Look through the listing below and give the number of lines that hold "names". Say nothing more.

**Data shown**
* START *

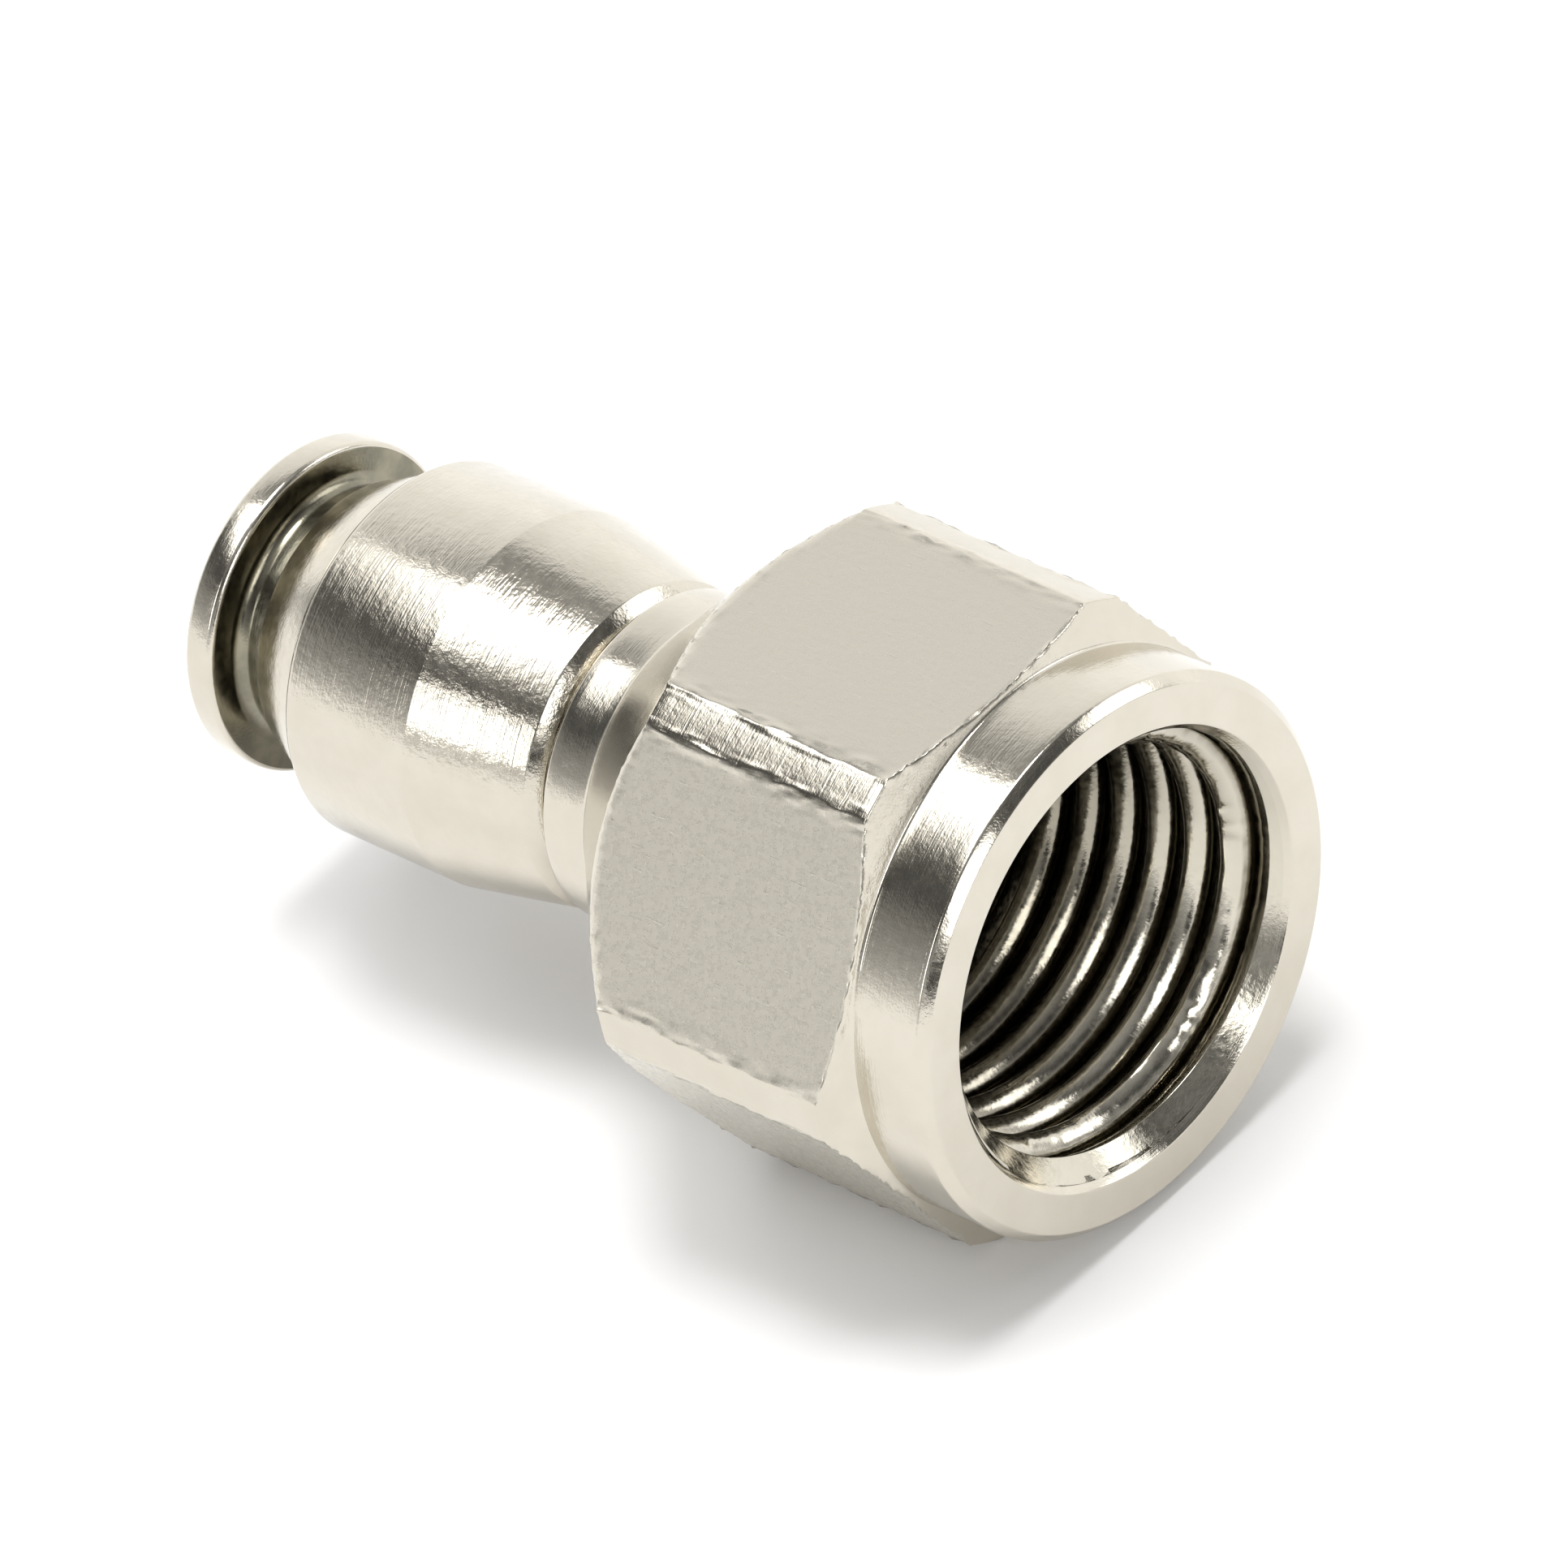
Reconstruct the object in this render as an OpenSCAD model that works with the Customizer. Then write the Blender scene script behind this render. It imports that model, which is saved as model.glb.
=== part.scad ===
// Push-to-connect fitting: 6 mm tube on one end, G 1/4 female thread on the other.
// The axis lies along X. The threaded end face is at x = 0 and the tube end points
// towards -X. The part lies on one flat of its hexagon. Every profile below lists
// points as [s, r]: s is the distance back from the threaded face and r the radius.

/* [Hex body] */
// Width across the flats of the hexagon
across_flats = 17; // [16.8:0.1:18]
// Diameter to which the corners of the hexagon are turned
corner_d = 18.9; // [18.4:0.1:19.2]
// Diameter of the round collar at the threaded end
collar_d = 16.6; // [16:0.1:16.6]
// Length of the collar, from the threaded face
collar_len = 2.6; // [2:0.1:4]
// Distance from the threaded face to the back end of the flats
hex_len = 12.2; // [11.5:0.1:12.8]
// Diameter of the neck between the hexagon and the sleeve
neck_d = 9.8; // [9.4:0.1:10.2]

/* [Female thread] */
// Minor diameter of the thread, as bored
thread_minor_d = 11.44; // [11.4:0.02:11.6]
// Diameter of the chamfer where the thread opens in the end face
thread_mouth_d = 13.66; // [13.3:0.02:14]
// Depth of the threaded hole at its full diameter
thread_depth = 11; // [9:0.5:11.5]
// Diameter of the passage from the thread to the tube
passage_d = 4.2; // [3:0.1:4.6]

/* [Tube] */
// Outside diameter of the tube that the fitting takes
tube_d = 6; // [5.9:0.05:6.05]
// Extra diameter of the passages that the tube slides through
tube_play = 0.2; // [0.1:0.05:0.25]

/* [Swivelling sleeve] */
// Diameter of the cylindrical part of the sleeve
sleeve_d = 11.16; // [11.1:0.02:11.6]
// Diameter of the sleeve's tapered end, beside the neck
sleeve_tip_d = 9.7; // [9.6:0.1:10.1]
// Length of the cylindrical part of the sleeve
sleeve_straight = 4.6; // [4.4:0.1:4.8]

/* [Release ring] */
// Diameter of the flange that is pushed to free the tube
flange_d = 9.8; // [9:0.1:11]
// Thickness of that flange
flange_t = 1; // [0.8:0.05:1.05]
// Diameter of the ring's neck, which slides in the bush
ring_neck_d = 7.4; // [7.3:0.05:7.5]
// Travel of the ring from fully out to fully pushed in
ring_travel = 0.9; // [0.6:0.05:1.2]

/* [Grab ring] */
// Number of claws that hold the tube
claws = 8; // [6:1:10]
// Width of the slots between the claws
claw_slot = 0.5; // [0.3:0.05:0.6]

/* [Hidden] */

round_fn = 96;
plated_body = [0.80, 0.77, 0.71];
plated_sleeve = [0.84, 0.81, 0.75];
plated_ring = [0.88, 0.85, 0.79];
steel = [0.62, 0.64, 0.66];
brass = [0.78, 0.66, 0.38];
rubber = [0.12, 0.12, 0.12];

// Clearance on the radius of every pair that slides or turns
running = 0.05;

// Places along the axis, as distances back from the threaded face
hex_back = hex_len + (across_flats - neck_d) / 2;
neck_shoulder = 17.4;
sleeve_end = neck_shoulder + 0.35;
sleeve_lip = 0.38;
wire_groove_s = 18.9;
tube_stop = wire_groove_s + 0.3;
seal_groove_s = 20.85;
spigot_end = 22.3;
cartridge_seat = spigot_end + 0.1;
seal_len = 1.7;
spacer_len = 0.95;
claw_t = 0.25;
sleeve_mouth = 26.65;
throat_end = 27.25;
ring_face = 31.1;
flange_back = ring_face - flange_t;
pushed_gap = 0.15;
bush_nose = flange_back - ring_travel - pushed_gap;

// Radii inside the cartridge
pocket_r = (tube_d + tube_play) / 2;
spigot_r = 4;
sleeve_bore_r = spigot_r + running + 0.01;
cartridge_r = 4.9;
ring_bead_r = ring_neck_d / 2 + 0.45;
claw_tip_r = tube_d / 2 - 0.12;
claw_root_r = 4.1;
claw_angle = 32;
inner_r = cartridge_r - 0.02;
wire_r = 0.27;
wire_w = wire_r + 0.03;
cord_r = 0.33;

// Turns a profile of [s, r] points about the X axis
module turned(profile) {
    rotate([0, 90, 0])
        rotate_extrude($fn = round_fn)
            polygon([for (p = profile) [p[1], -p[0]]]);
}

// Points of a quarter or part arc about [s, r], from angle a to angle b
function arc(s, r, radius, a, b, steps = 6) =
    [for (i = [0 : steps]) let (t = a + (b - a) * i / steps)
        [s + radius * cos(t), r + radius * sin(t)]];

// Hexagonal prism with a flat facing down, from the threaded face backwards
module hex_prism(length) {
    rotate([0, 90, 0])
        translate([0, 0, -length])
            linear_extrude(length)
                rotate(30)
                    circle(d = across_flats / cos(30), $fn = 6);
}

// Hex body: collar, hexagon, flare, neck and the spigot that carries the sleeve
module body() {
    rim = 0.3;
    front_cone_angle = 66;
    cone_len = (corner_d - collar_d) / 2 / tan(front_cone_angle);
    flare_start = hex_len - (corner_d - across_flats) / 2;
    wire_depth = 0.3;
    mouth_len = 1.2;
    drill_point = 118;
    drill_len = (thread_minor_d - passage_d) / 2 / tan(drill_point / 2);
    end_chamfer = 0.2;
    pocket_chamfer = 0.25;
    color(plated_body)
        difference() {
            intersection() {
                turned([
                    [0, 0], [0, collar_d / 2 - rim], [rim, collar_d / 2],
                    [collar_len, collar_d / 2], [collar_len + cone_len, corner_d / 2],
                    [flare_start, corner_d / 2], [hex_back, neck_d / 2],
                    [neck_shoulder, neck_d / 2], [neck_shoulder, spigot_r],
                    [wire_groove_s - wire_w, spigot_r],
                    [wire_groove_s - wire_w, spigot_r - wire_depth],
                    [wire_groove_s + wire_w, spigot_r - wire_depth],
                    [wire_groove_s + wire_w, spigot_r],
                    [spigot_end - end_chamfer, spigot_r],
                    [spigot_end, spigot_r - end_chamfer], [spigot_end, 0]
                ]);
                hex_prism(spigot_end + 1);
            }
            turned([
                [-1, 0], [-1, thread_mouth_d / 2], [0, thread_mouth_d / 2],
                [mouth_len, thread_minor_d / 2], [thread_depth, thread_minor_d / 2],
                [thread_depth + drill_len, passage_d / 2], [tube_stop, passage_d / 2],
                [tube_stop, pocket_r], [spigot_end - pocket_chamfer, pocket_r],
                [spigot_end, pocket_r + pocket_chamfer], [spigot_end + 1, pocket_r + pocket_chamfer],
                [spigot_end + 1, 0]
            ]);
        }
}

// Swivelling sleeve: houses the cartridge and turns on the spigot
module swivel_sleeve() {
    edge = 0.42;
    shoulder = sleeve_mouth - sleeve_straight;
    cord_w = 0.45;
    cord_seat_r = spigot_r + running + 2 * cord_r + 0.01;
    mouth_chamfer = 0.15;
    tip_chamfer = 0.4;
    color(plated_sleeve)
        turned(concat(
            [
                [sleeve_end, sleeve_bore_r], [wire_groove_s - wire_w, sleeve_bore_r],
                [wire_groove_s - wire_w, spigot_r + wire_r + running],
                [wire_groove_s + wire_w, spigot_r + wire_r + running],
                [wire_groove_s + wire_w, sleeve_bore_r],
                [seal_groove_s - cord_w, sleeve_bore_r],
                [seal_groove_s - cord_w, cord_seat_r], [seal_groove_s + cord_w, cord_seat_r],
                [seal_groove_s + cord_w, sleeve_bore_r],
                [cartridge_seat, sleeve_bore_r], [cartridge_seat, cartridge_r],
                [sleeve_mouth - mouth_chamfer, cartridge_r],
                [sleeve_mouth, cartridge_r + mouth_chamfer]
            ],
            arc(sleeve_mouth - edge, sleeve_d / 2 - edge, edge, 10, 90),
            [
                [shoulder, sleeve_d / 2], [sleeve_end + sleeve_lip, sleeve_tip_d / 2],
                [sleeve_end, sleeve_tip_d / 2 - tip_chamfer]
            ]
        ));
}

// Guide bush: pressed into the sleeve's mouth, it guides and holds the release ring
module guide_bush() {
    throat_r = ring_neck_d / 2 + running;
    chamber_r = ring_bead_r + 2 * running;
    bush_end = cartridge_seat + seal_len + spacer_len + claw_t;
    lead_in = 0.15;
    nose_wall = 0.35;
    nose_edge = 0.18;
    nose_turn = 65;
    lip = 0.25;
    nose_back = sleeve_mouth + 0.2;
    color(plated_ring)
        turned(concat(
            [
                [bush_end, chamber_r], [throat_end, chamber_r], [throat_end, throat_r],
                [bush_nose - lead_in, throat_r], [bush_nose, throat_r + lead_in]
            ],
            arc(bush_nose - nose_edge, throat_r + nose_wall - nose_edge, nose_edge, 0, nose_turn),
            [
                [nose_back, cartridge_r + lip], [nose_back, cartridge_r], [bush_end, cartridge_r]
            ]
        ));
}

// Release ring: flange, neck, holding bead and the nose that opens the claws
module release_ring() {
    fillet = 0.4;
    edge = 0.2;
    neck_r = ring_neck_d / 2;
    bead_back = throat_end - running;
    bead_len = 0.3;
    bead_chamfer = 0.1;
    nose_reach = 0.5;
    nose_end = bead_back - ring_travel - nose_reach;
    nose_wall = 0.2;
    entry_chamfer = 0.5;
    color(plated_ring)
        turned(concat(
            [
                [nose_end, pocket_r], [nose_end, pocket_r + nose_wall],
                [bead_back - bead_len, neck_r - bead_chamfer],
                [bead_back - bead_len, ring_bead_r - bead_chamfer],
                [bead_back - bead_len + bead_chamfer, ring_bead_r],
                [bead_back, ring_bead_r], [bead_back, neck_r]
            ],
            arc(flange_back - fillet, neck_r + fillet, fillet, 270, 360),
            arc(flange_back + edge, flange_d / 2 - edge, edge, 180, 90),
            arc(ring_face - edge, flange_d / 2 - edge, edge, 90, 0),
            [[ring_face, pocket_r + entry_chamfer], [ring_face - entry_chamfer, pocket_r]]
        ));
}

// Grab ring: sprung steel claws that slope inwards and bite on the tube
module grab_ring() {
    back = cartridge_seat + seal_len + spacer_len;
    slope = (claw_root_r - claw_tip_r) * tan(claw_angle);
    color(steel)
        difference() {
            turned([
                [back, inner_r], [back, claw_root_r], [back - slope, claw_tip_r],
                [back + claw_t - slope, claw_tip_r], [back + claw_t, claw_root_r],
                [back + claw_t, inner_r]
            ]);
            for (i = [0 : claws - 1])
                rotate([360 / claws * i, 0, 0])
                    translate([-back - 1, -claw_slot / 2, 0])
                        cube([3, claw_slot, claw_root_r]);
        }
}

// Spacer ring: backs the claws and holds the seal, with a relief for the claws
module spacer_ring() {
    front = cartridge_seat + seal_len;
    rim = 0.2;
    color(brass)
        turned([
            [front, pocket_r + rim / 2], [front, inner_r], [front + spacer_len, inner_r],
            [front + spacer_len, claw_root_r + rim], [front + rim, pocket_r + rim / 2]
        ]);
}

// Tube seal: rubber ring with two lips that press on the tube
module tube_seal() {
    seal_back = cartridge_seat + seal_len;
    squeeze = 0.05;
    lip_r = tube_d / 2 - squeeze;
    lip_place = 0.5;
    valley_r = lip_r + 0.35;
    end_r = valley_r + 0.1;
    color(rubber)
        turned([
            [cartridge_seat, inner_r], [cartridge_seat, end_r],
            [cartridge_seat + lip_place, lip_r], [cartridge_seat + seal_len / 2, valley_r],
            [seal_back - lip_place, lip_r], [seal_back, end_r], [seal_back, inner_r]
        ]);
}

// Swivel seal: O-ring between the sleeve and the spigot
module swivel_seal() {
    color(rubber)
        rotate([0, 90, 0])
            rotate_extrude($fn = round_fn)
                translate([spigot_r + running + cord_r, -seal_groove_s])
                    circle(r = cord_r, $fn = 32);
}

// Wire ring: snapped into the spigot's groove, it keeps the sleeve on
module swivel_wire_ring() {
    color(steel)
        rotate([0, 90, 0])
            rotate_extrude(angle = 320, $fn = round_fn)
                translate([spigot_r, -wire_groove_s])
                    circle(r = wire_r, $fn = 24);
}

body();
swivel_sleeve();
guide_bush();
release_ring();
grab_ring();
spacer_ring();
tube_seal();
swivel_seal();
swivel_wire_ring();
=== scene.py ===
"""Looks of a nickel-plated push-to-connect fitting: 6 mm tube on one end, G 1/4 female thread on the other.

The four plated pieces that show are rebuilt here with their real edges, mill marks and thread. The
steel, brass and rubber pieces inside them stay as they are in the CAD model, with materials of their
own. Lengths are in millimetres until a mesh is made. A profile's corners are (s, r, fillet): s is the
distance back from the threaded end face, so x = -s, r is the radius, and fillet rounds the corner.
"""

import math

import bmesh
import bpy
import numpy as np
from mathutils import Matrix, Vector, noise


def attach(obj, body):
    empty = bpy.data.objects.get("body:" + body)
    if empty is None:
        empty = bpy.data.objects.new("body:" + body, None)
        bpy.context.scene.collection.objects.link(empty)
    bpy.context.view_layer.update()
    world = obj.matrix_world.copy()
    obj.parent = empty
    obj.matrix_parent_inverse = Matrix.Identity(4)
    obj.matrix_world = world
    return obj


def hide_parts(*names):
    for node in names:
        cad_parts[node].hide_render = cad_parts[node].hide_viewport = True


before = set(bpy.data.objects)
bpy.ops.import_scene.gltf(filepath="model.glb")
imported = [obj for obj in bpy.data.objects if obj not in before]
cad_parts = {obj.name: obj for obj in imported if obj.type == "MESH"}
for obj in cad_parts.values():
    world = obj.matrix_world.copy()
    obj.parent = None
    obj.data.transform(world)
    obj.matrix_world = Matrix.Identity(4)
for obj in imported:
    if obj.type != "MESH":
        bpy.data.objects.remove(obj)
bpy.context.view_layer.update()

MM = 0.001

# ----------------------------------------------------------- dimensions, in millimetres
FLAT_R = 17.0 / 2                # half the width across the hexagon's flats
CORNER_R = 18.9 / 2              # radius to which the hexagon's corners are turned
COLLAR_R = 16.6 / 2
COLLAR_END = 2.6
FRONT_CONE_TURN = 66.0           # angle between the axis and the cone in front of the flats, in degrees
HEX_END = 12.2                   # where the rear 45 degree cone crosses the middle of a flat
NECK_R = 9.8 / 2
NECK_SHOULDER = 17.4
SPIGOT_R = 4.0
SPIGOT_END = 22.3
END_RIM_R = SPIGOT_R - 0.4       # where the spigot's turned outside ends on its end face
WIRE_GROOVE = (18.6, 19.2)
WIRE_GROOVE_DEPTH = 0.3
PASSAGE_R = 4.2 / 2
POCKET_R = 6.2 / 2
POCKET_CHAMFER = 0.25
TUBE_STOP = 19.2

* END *

**Result of the task**
2